Si los 200 000 años de nuestra especie se representaran en un período de 12 meses, podríamos decir que el sentimiento religioso surgió hace seis meses, el monoteísmo apareció tan solo hace unos seis días y el experimento democrático en Atenas fue hace menos de cinco días. En Guatemala retomamos la democracia apenas hace una hora. Por eso los políticos, en lugar de exponernos sus propuestas programáticas, prefieren predicarnos, hablarnos en un lenguaje que entendemos con facilidad, sin necesidad de pensar. Un lenguaje que, además, por muchas generaciones nos ha enseñado a no cuestionar.

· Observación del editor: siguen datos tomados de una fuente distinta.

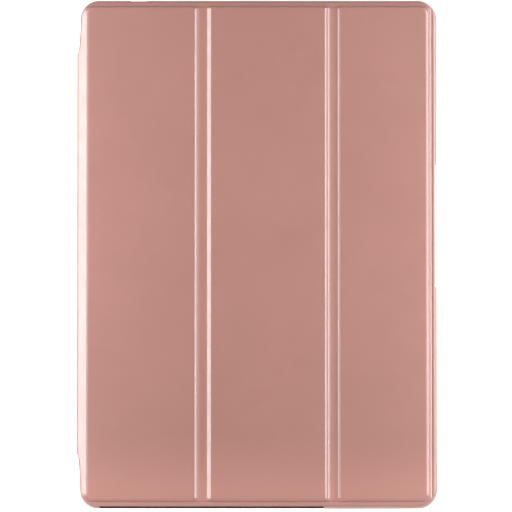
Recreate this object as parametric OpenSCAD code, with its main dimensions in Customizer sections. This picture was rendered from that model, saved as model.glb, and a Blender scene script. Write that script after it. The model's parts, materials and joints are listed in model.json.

[1] «La religión católica, apostólica, romana es la del Estado, el cual contribuye a su mantenimiento, sin impedir el libre ejercicio en la República de otros cultos que no se opongan a la moral universal ni a las buenas costumbres» (Constitución de Costa Rica, artículo 75, título VI, capítulo único sobre la religión). Según el Catecismo de la Iglesia católica, «la unión carnal solo es moralmente legítima cuando se ha instaurado una comunidad de vida definitiva entre el hombre y la mujer» (2391) y, «por su naturaleza misma, la institución del matrimonio y el amor conyugal están ordenados a la procreación y a la educación de la prole y con ellas son coronados como su culminación» (1652).
[2] Michael McGuire & Lionel Tiger (2010). «Brain Science, God Science. Why Religion Endures». Skeptical Inquirer, Vol. 34, No. 3, mayo-junio, pp. 35-38.
[3] Laura Caso Barrera (2005). «Vida cotidiana de los itzaes antes de la conquista hispana de 1697». Colonial LatinAmerican Review, Vol. 14, No. 1, pp. 3-25.